### WHAT IS REQUIRED
Reproduce the data exactly.

################

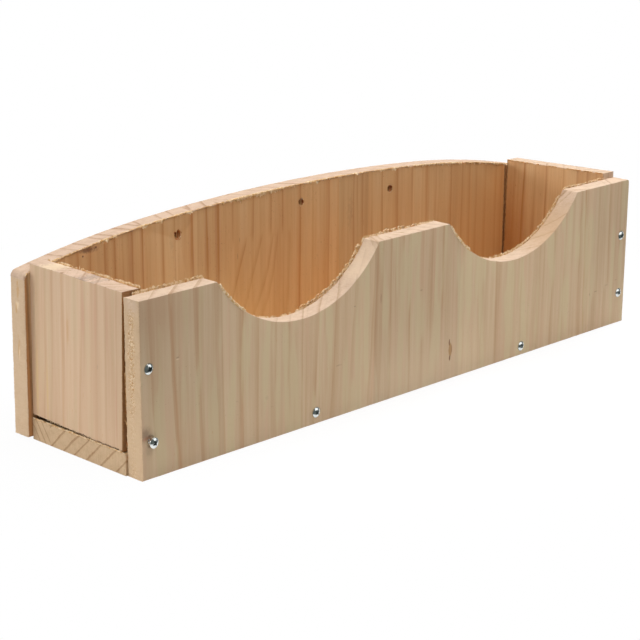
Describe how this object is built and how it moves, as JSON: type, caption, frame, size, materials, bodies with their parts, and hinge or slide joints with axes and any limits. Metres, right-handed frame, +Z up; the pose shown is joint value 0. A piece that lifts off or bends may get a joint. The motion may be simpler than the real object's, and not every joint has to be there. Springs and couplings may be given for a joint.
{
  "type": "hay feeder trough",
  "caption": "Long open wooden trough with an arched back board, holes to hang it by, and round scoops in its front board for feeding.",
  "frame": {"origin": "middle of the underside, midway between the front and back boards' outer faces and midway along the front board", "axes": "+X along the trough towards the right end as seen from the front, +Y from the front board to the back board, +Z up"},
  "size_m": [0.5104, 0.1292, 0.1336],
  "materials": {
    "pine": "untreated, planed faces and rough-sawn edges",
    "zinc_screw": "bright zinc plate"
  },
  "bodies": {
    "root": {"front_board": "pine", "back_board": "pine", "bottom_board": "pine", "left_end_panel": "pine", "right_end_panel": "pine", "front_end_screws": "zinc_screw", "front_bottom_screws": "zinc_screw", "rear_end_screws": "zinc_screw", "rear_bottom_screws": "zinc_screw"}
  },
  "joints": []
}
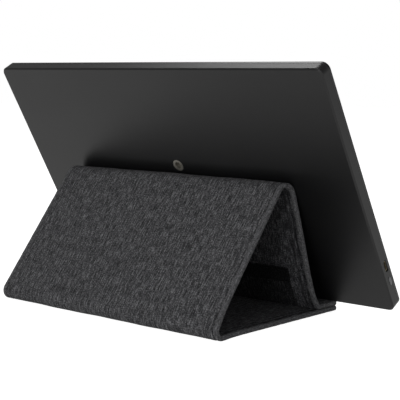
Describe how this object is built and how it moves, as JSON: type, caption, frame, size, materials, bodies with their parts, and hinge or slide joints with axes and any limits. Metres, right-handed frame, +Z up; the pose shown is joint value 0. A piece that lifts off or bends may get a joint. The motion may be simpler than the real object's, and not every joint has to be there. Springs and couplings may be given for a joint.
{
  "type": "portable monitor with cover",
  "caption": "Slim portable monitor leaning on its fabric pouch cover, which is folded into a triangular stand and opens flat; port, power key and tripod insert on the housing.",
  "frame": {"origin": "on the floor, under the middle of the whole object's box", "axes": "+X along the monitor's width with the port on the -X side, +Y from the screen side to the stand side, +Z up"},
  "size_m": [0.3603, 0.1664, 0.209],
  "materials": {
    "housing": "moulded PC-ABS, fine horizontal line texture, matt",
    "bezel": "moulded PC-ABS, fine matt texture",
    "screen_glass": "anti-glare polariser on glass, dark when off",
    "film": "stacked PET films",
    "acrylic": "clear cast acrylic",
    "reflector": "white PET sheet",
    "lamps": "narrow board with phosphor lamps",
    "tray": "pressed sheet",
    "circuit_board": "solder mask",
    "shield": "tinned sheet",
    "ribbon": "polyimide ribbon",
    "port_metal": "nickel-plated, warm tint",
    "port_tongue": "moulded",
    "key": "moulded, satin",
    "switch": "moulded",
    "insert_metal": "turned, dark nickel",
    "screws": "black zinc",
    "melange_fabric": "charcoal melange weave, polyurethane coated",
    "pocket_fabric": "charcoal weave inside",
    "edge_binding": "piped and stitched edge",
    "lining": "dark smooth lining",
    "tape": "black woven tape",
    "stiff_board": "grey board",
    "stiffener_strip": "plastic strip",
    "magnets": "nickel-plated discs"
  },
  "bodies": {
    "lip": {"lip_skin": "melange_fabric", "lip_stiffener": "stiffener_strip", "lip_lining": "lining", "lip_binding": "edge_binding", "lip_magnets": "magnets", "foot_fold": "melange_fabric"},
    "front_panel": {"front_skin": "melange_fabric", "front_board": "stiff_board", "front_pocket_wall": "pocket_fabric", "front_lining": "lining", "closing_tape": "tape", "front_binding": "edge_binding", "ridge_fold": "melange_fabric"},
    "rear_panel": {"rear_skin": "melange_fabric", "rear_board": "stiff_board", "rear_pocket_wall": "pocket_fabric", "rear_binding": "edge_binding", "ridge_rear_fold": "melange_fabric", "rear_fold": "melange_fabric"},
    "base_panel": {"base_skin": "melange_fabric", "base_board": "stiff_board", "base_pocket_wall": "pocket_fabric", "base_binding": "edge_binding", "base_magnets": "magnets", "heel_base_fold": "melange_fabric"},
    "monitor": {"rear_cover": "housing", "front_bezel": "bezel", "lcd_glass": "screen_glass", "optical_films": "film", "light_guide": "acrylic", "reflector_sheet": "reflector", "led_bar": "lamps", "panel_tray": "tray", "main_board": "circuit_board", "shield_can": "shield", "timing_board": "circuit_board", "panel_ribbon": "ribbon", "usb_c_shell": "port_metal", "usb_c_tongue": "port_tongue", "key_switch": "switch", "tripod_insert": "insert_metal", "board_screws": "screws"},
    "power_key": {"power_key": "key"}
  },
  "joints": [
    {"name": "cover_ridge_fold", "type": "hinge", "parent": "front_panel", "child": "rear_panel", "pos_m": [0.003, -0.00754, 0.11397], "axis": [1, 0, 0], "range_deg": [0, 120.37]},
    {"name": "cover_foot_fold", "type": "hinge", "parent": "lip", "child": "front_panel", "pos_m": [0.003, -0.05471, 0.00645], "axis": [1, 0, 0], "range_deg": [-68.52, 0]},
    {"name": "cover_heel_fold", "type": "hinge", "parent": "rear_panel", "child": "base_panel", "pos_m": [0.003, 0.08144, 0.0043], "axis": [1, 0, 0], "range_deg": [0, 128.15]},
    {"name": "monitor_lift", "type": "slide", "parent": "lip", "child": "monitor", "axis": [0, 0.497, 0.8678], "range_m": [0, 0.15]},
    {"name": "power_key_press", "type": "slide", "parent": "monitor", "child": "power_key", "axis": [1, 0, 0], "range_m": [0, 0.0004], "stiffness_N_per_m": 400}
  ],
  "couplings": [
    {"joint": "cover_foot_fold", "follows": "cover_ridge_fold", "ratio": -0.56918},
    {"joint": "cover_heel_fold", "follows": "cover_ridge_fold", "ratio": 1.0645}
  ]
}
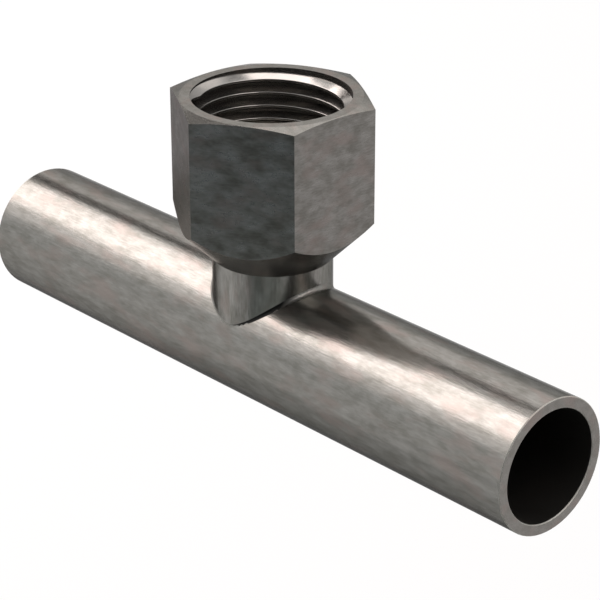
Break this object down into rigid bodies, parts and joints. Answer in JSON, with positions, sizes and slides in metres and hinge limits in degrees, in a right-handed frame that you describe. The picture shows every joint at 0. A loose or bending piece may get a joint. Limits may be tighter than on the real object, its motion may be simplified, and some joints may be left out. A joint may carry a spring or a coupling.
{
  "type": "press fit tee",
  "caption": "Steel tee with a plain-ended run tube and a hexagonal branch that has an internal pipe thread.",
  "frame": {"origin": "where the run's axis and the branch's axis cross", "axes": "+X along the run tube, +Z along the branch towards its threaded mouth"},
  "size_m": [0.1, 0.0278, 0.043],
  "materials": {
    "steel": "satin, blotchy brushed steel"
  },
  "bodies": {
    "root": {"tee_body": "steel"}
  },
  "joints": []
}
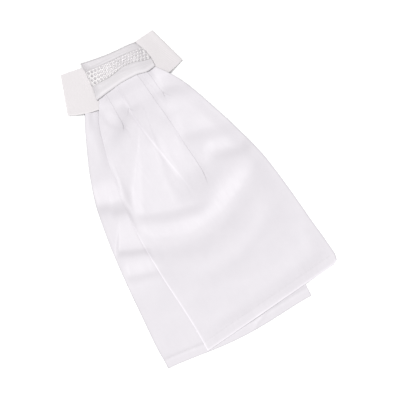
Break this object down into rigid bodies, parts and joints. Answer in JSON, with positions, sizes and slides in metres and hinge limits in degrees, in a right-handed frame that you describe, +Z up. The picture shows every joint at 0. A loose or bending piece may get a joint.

################

### TASK OUTPUT
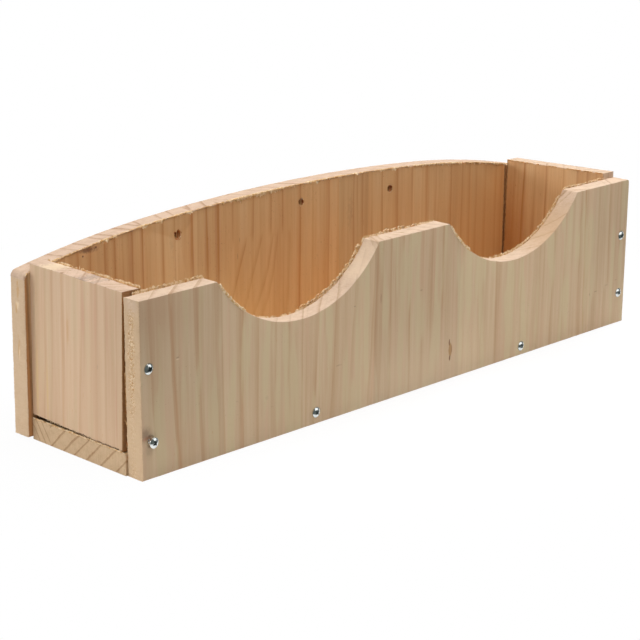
Describe how this object is built and how it moves, as JSON: type, caption, frame, size, materials, bodies with their parts, and hinge or slide joints with axes and any limits. Metres, right-handed frame, +Z up; the pose shown is joint value 0. A piece that lifts off or bends may get a joint. The motion may be simpler than the real object's, and not every joint has to be there. Springs and couplings may be given for a joint.
{
  "type": "hay feeder trough",
  "caption": "Long open wooden trough with an arched back board, holes to hang it by, and round scoops in its front board for feeding.",
  "frame": {"origin": "middle of the underside, midway between the front and back boards' outer faces and midway along the front board", "axes": "+X along the trough towards the right end as seen from the front, +Y from the front board to the back board, +Z up"},
  "size_m": [0.5104, 0.1292, 0.1336],
  "materials": {
    "pine": "untreated, planed faces and rough-sawn edges",
    "zinc_screw": "bright zinc plate"
  },
  "bodies": {
    "root": {"front_board": "pine", "back_board": "pine", "bottom_board": "pine", "left_end_panel": "pine", "right_end_panel": "pine", "front_end_screws": "zinc_screw", "front_bottom_screws": "zinc_screw", "rear_end_screws": "zinc_screw", "rear_bottom_screws": "zinc_screw"}
  },
  "joints": []
}
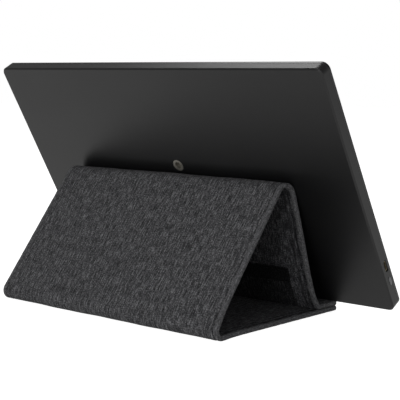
Describe how this object is built and how it moves, as JSON: type, caption, frame, size, materials, bodies with their parts, and hinge or slide joints with axes and any limits. Metres, right-handed frame, +Z up; the pose shown is joint value 0. A piece that lifts off or bends may get a joint. The motion may be simpler than the real object's, and not every joint has to be there. Springs and couplings may be given for a joint.
{
  "type": "portable monitor with cover",
  "caption": "Slim portable monitor leaning on its fabric pouch cover, which is folded into a triangular stand and opens flat; port, power key and tripod insert on the housing.",
  "frame": {"origin": "on the floor, under the middle of the whole object's box", "axes": "+X along the monitor's width with the port on the -X side, +Y from the screen side to the stand side, +Z up"},
  "size_m": [0.3603, 0.1664, 0.209],
  "materials": {
    "housing": "moulded PC-ABS, fine horizontal line texture, matt",
    "bezel": "moulded PC-ABS, fine matt texture",
    "screen_glass": "anti-glare polariser on glass, dark when off",
    "film": "stacked PET films",
    "acrylic": "clear cast acrylic",
    "reflector": "white PET sheet",
    "lamps": "narrow board with phosphor lamps",
    "tray": "pressed sheet",
    "circuit_board": "solder mask",
    "shield": "tinned sheet",
    "ribbon": "polyimide ribbon",
    "port_metal": "nickel-plated, warm tint",
    "port_tongue": "moulded",
    "key": "moulded, satin",
    "switch": "moulded",
    "insert_metal": "turned, dark nickel",
    "screws": "black zinc",
    "melange_fabric": "charcoal melange weave, polyurethane coated",
    "pocket_fabric": "charcoal weave inside",
    "edge_binding": "piped and stitched edge",
    "lining": "dark smooth lining",
    "tape": "black woven tape",
    "stiff_board": "grey board",
    "stiffener_strip": "plastic strip",
    "magnets": "nickel-plated discs"
  },
  "bodies": {
    "lip": {"lip_skin": "melange_fabric", "lip_stiffener": "stiffener_strip", "lip_lining": "lining", "lip_binding": "edge_binding", "lip_magnets": "magnets", "foot_fold": "melange_fabric"},
    "front_panel": {"front_skin": "melange_fabric", "front_board": "stiff_board", "front_pocket_wall": "pocket_fabric", "front_lining": "lining", "closing_tape": "tape", "front_binding": "edge_binding", "ridge_fold": "melange_fabric"},
    "rear_panel": {"rear_skin": "melange_fabric", "rear_board": "stiff_board", "rear_pocket_wall": "pocket_fabric", "rear_binding": "edge_binding", "ridge_rear_fold": "melange_fabric", "rear_fold": "melange_fabric"},
    "base_panel": {"base_skin": "melange_fabric", "base_board": "stiff_board", "base_pocket_wall": "pocket_fabric", "base_binding": "edge_binding", "base_magnets": "magnets", "heel_base_fold": "melange_fabric"},
    "monitor": {"rear_cover": "housing", "front_bezel": "bezel", "lcd_glass": "screen_glass", "optical_films": "film", "light_guide": "acrylic", "reflector_sheet": "reflector", "led_bar": "lamps", "panel_tray": "tray", "main_board": "circuit_board", "shield_can": "shield", "timing_board": "circuit_board", "panel_ribbon": "ribbon", "usb_c_shell": "port_metal", "usb_c_tongue": "port_tongue", "key_switch": "switch", "tripod_insert": "insert_metal", "board_screws": "screws"},
    "power_key": {"power_key": "key"}
  },
  "joints": [
    {"name": "cover_ridge_fold", "type": "hinge", "parent": "front_panel", "child": "rear_panel", "pos_m": [0.003, -0.00754, 0.11397], "axis": [1, 0, 0], "range_deg": [0, 120.37]},
    {"name": "cover_foot_fold", "type": "hinge", "parent": "lip", "child": "front_panel", "pos_m": [0.003, -0.05471, 0.00645], "axis": [1, 0, 0], "range_deg": [-68.52, 0]},
    {"name": "cover_heel_fold", "type": "hinge", "parent": "rear_panel", "child": "base_panel", "pos_m": [0.003, 0.08144, 0.0043], "axis": [1, 0, 0], "range_deg": [0, 128.15]},
    {"name": "monitor_lift", "type": "slide", "parent": "lip", "child": "monitor", "axis": [0, 0.497, 0.8678], "range_m": [0, 0.15]},
    {"name": "power_key_press", "type": "slide", "parent": "monitor", "child": "power_key", "axis": [1, 0, 0], "range_m": [0, 0.0004], "stiffness_N_per_m": 400}
  ],
  "couplings": [
    {"joint": "cover_foot_fold", "follows": "cover_ridge_fold", "ratio": -0.56918},
    {"joint": "cover_heel_fold", "follows": "cover_ridge_fold", "ratio": 1.0645}
  ]
}
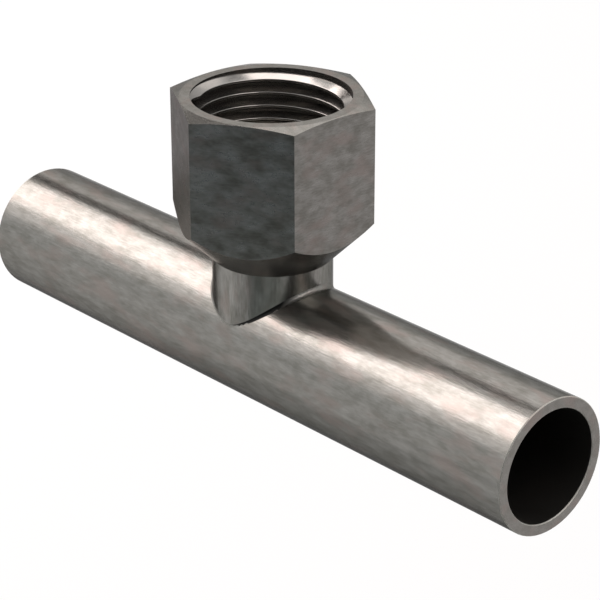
Break this object down into rigid bodies, parts and joints. Answer in JSON, with positions, sizes and slides in metres and hinge limits in degrees, in a right-handed frame that you describe. The picture shows every joint at 0. A loose or bending piece may get a joint. Limits may be tighter than on the real object, its motion may be simplified, and some joints may be left out. A joint may carry a spring or a coupling.
{
  "type": "press fit tee",
  "caption": "Steel tee with a plain-ended run tube and a hexagonal branch that has an internal pipe thread.",
  "frame": {"origin": "where the run's axis and the branch's axis cross", "axes": "+X along the run tube, +Z along the branch towards its threaded mouth"},
  "size_m": [0.1, 0.0278, 0.043],
  "materials": {
    "steel": "satin, blotchy brushed steel"
  },
  "bodies": {
    "root": {"tee_body": "steel"}
  },
  "joints": []
}
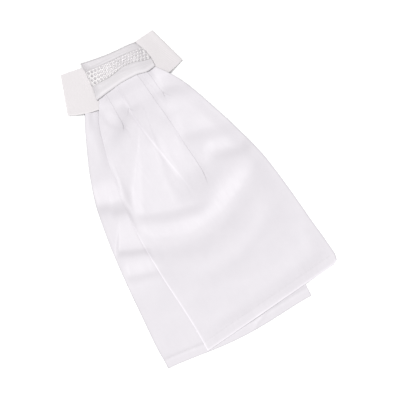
Break this object down into rigid bodies, parts and joints. Answer in JSON, with positions, sizes and slides in metres and hinge limits in degrees, in a right-handed frame that you describe, +Z up. The picture shows every joint at 0. A loose or bending piece may get a joint.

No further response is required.